**Task brief**
Gather up the lines that contain "import".

**Given data**
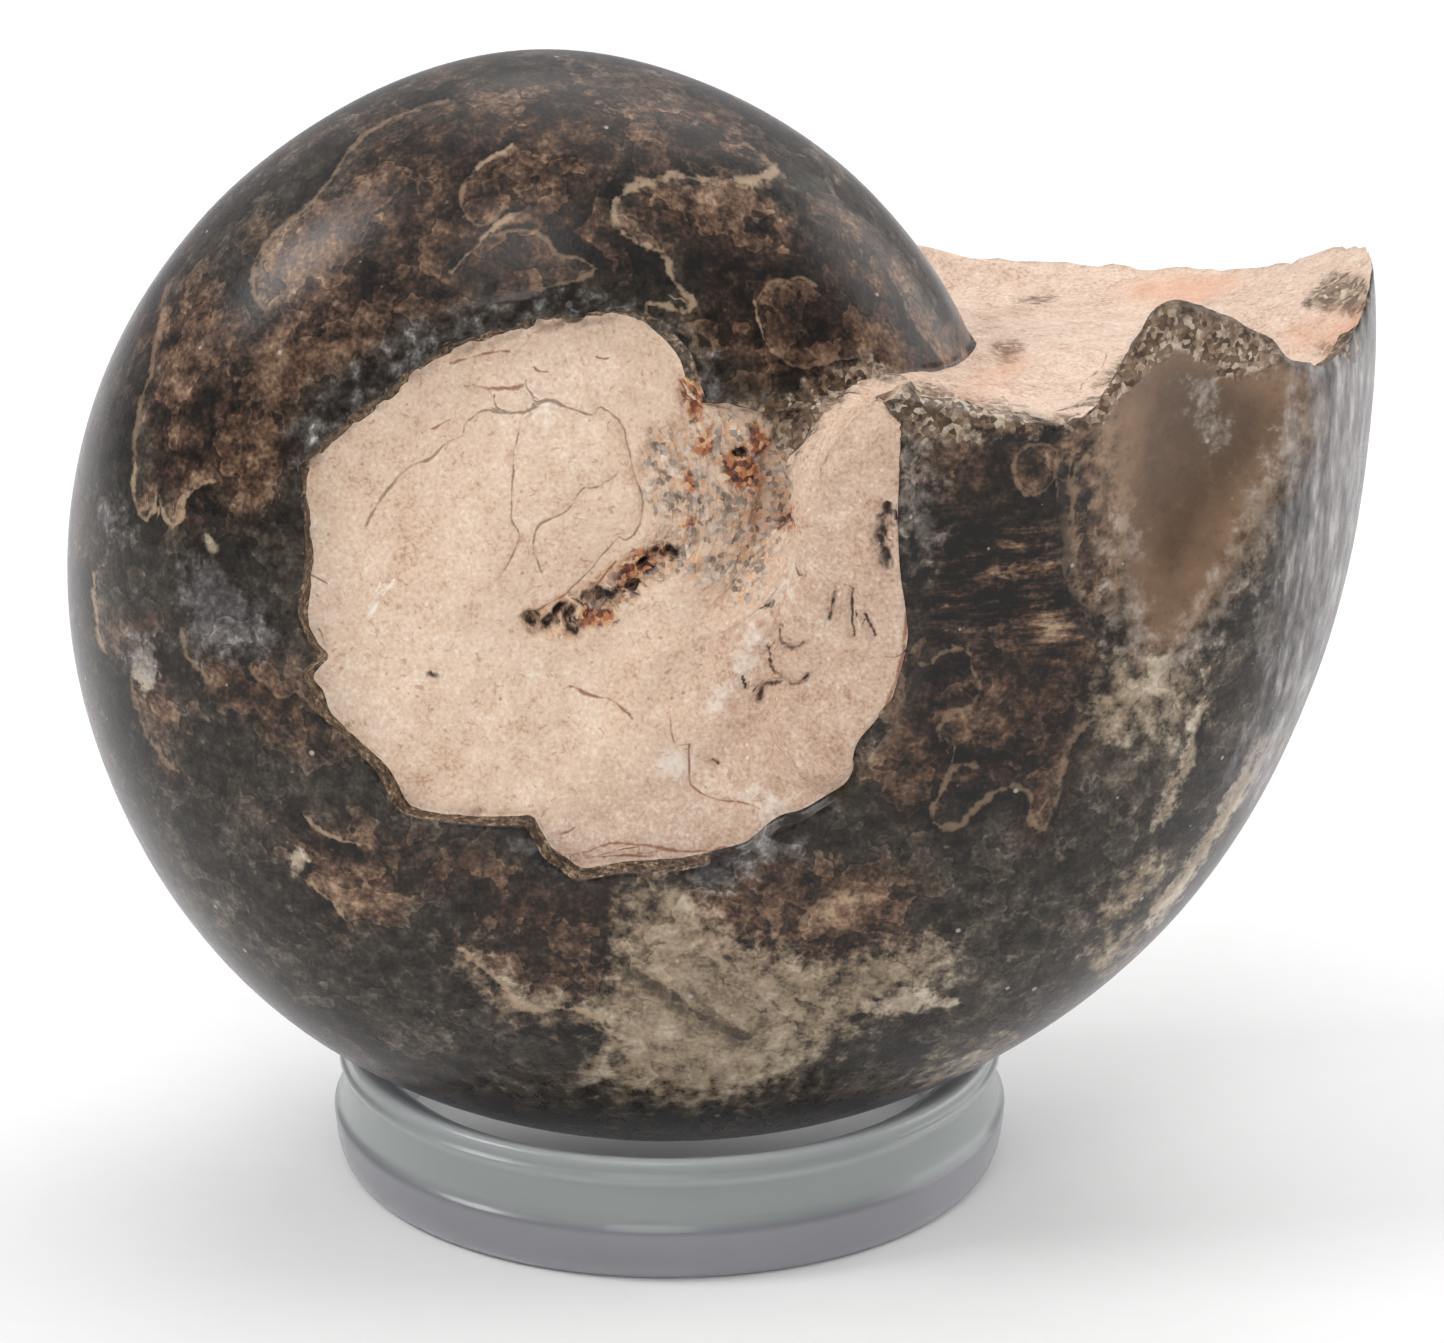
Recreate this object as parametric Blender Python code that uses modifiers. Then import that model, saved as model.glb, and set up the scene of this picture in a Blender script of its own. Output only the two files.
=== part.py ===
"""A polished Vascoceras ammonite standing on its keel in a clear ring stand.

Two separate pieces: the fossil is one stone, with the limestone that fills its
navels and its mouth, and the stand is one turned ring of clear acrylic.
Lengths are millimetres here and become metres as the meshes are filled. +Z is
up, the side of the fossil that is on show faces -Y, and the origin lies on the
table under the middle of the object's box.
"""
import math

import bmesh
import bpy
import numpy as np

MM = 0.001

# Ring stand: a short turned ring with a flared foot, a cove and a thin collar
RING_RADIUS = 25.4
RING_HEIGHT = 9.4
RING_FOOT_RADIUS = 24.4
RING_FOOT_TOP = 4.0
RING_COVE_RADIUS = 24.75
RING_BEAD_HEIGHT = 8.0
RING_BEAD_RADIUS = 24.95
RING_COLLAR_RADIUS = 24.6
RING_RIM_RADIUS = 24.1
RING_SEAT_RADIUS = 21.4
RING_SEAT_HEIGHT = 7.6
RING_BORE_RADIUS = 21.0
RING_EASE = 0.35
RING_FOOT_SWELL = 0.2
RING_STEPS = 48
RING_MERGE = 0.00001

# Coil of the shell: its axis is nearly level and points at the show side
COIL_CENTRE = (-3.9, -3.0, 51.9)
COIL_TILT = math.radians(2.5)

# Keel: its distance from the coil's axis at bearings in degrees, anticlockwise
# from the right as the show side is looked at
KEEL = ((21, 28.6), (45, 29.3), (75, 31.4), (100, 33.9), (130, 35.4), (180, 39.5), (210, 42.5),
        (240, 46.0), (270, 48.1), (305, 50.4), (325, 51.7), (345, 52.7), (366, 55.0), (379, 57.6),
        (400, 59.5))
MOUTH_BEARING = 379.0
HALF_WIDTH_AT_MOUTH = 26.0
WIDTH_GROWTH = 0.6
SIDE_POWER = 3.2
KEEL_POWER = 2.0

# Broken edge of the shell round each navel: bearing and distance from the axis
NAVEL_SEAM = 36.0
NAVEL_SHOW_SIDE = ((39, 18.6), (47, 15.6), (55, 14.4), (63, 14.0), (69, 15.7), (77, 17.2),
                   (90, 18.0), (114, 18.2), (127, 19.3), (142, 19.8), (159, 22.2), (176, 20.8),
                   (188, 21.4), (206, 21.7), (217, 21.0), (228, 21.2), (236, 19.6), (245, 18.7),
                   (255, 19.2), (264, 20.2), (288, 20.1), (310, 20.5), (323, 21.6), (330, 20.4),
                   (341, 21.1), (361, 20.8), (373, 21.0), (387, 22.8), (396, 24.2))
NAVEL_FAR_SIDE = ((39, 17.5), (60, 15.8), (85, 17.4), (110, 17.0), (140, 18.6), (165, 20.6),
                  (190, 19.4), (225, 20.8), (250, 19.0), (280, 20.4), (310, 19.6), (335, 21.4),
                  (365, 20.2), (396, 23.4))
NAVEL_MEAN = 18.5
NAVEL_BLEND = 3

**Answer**
Recreate this object as parametric Blender Python code that uses modifiers. Then import that model, saved as model.glb, and set up the scene of this picture in a Blender script of its own. Output only the two files.
import math
import bmesh
import bpy
import numpy as np